O primeiro (documentário) dispositivo, A Conversa dos Outros, de Constantino Martins e Nuno Lisboa, coloca a câmara frente a uma cabine telefónica utilizada por imigrantes brasileiros e grava as suas conversas. Uma ideia minimal (mas não inédita) que abre expectativas largas de aceder a universos - íntimos, culturais, sociais - desconhecidos. Na prática, há uma ou duas conversas com mais interesse e as restantes esmorecem na banalidade. O filme não chega a encontrar uma forma narrativa interior, nem procura construir um quadro das circunstâncias que identificam o conjunto das personagens como grupo ou género ou temática. Não há grande relação entre as conversas dos outros senão serem outras. O processo salienta-se: o mistério alheio ouvido a uma certa distância.
O segundo dispositivo, Falta-me, de Cláudia Varejão, pede às pessoas que escrevam numa ardósia o que lhes faz falta. São dezenas os intervenientes, cabendo cada um em 10, 20 ou 30 segundos. Nuns casos, a personagem é apresentada brevemente pela actividade profissional ou pelo local onde se encontra, noutros (sobretudo quando são personalidades públicas) a apresentação é dispensada. Assim, de cada vez que aparece uma nova pessoa, ficamos na expectativa de saber que palavra irá escolher, que carência a irá definir.

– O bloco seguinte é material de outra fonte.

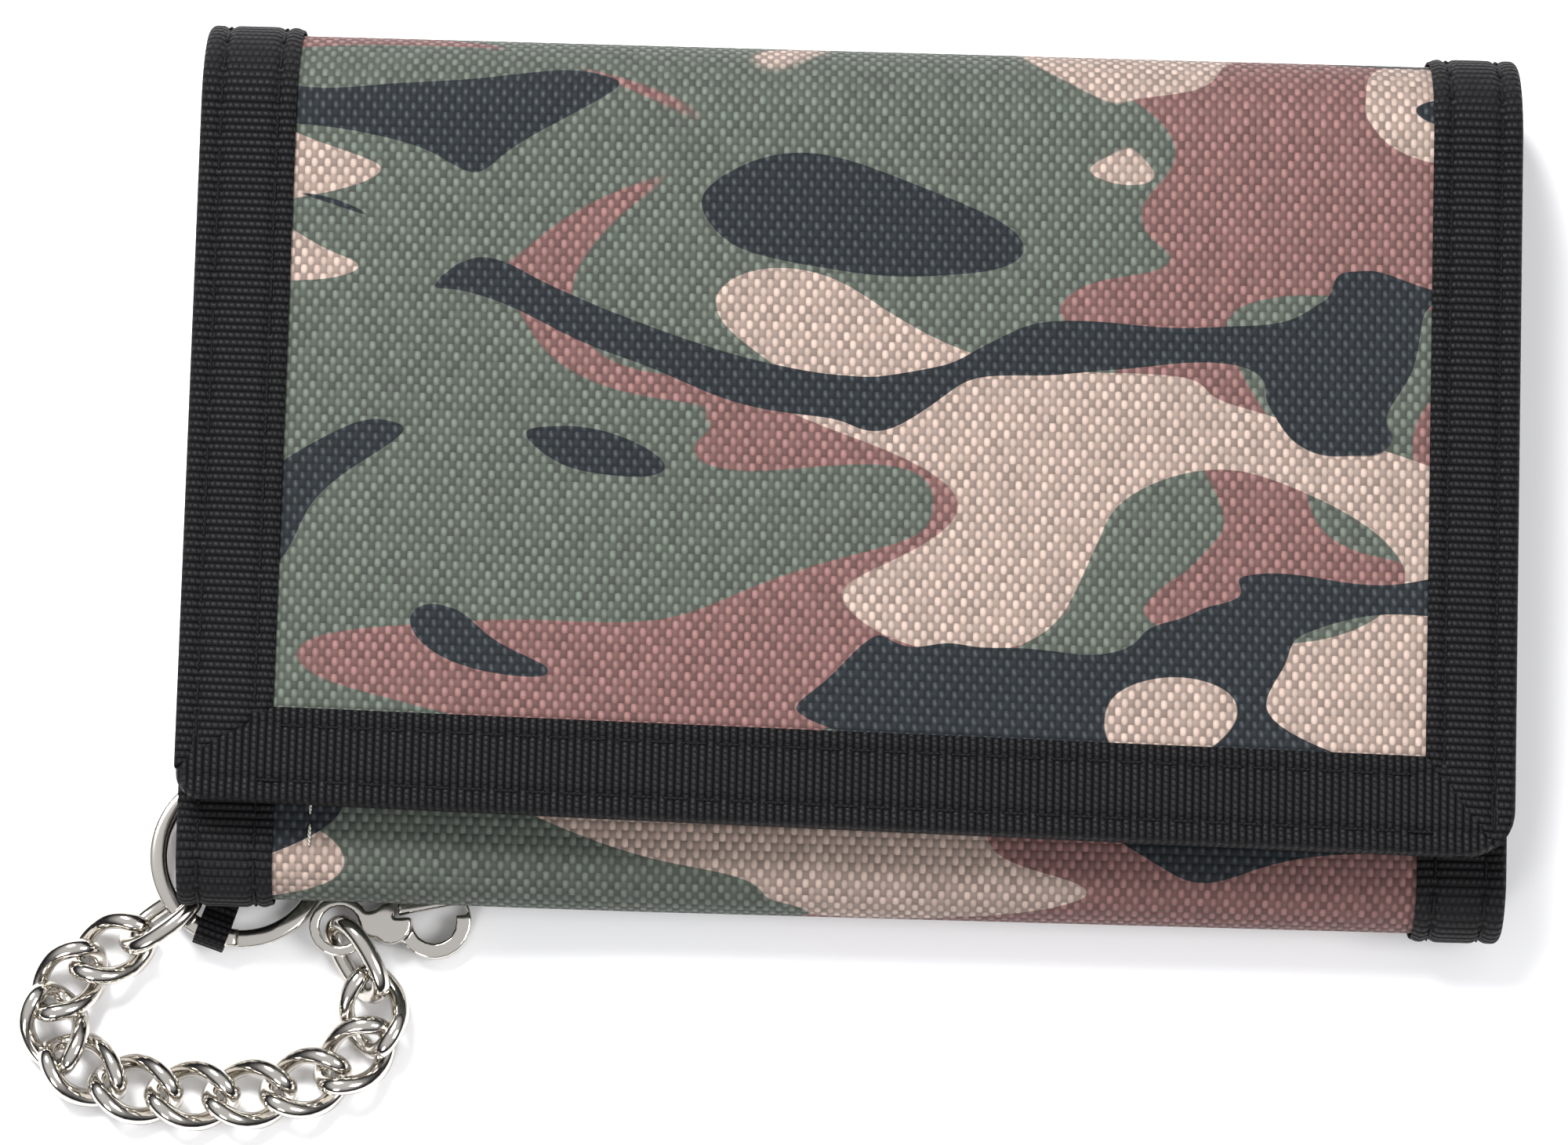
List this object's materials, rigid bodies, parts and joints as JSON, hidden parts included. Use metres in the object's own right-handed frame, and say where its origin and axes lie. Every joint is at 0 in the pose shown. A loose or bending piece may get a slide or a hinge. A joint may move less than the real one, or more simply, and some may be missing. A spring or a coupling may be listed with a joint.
{
  "type": "trifold wallet",
  "caption": "Closed trifold wallet of printed woven cloth with bound edges, card and coin pockets inside, and a short curb chain on a split ring at one corner.",
  "frame": {"origin": "under the middle of the closed wallet, on the surface that it lies on", "axes": "+X along the folds to the right as the front is read, +Y towards the top fold, +Z out of the front of the flap"},
  "size_m": [0.1402, 0.1052, 0.0185],
  "materials": {
    "printed_cloth": null,
    "binding_tape": "black ribbed grosgrain tape",
    "lining": "black plain woven lining",
    "hook_and_loop": "black hook and loop strip",
    "clear_vinyl": "clear flexible vinyl",
    "nickel": "polished nickel plate"
  },
  "bodies": {
    "back": {"back_shell": "printed_cloth", "back_lining": "lining", "back_binding_left": "binding_tape", "back_binding_right": "binding_tape", "back_mouth_binding": "binding_tape", "id_window": "clear_vinyl", "id_window_frame": "binding_tape", "bottom_fold_shell": "printed_cloth", "bottom_fold_lining": "lining", "bottom_fold_binding_left": "binding_tape", "bottom_fold_binding_right": "binding_tape", "corner_tab": "binding_tape", "chain_link_01": "nickel", "chain_link_02": "nickel", "chain_link_03": "nickel", "chain_link_04": "nickel", "chain_link_05": "nickel", "chain_link_06": "nickel", "chain_link_07": "nickel", "chain_link_08": "nickel", "chain_link_09": "nickel", "chain_link_10": "nickel", "chain_link_11": "nickel", "chain_link_12": "nickel", "clasp_claw": "nickel"},
    "top_spine": {"top_fold_shell": "printed_cloth", "top_fold_lining": "lining", "top_fold_binding_left": "binding_tape", "top_fold_binding_right": "binding_tape"},
    "flap": {"flap_shell": "printed_cloth", "flap_lining": "lining", "flap_binding_left": "binding_tape", "flap_binding_right": "binding_tape", "flap_mouth_binding": "binding_tape", "flap_binding_end": "binding_tape", "hook_strip": "hook_and_loop", "coin_pocket": "lining", "zip_tape_upper": "binding_tape", "zip_tape_lower": "binding_tape", "zip_teeth": "nickel"},
    "zip": {"zip_slider": "nickel", "zip_pull": "nickel"},
    "inner_panel": {"inner_shell": "printed_cloth", "inner_lining": "lining", "inner_binding_left": "binding_tape", "inner_binding_right": "binding_tape", "inner_mouth_binding": "binding_tape", "inner_binding_end": "binding_tape", "loop_strip": "hook_and_loop", "card_pocket_1": "lining", "card_pocket_2": "lining", "card_pocket_3": "lining"},
    "ring": {"split_ring": "nickel"},
    "lever": {"clasp_lever": "nickel"}
  },
  "joints": [
    {"name": "top_fold", "type": "hinge", "parent": "back", "child": "top_spine", "pos_m": [0, 0.03932, 0.00293], "axis": [-1, 0, 0], "range_deg": [0, 90]},
    {"name": "flap_fold", "type": "hinge", "parent": "top_spine", "child": "flap", "pos_m": [0, 0.03932, 0.01557], "axis": [-1, 0, 0], "range_deg": [0, 90]},
    {"name": "inner_fold", "type": "hinge", "parent": "back", "child": "inner_panel", "pos_m": [0, -0.0402, 0.0128], "axis": [1, 0, 0], "range_deg": [0, 18]},
    {"name": "zip_slide", "type": "slide", "parent": "flap", "child": "zip", "axis": [1, 0, 0], "range_m": [-0.048, 0]},
    {"name": "ring_spin", "type": "hinge", "parent": "back", "child": "ring", "pos_m": [-0.0573, -0.037, 0.00195], "axis": [0.0943, 0.0849, 0.9919], "continuous": true},
    {"name": "clasp_lever_turn", "type": "hinge", "parent": "back", "child": "lever", "pos_m": [-0.04175, -0.04139, 0.0015], "axis": [0, 0, 1], "range_deg": [-8, 0], "stiffness_Nm_per_rad": 0.0005}
  ],
  "couplings": [
    {"joint": "flap_fold", "follows": "top_fold", "ratio": 1},
    {"joint": "inner_fold", "follows": "top_fold", "ratio": 0.2}
  ]
}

O que me surpreendeu neste exercício existencial é que realmente há sempre uma coisa - só uma coisa - que em cada momento da vida nos falta mais. Isso que nos falta cabe até numa só palavra. Essa descoberta tocou-me como uma pequena verdade de trazer no bolso. Inevitavelmente, desde os primeiros momentos do filme, comecei a pensar no que a mim me faltava. Mas há sempre excepções: a freira a quem não falta "nada" e o varredor de rua a quem falta "tudo e nada". Do conjunto dos depoimentos escritos ressalta a ideia de como todos temos necessidade vitais tão diversas. Resulta também uma colecção inédita de carências humanas.

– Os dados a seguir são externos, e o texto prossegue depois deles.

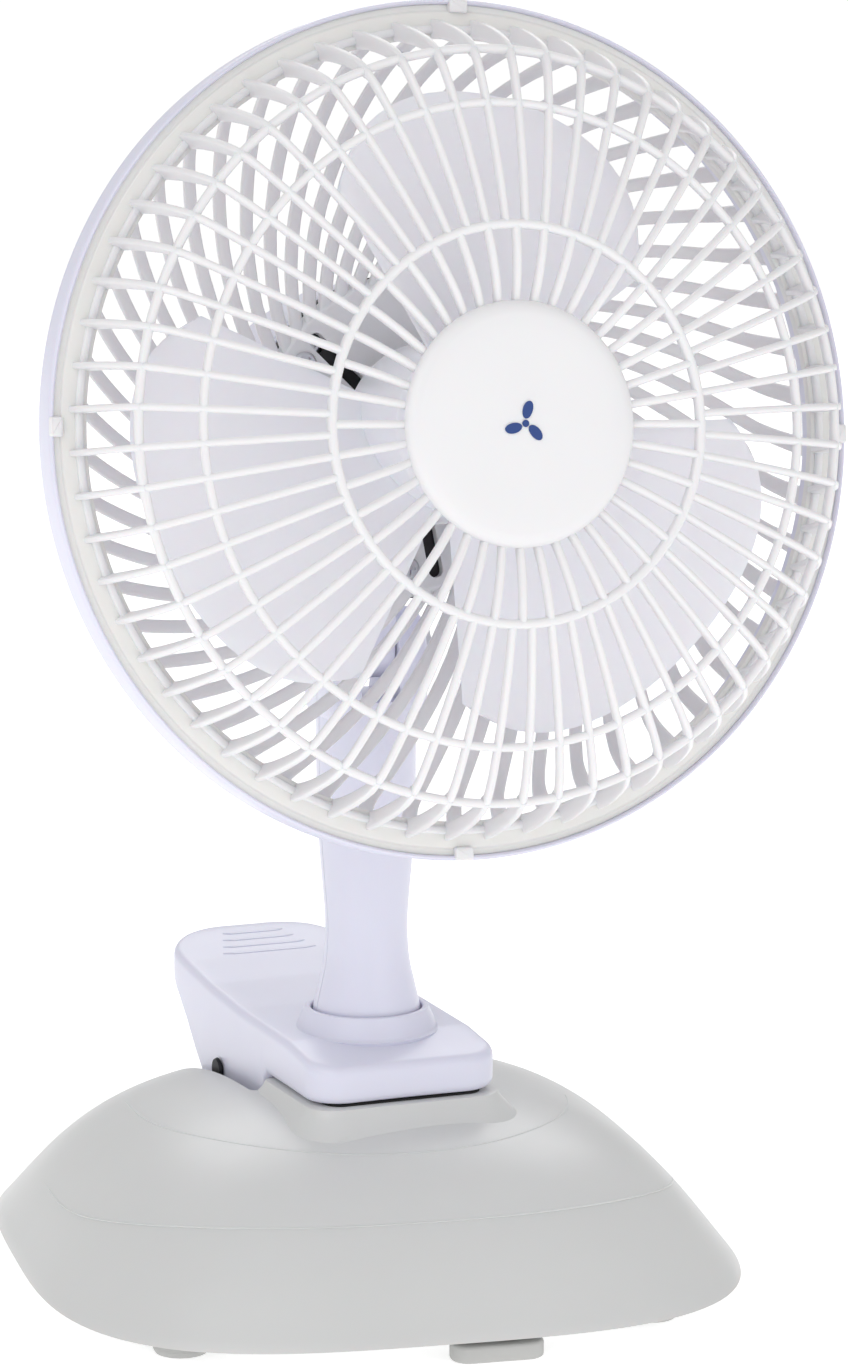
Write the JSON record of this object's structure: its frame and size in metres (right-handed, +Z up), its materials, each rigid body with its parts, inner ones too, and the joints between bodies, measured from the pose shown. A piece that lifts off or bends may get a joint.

Em ambos os casos, um dispositivo que busca, e atinge, algo de íntimo e essencial nas personagens alvejadas, sem ter de percorrer um longo caminho de aproximação. Embora o contacto com o real seja superficial, o conceito é universal e sustenta-se como um jogo.
(vistos na Videoteca do DocLisboa, onde são projectados amanhã e hoje, respectivamente)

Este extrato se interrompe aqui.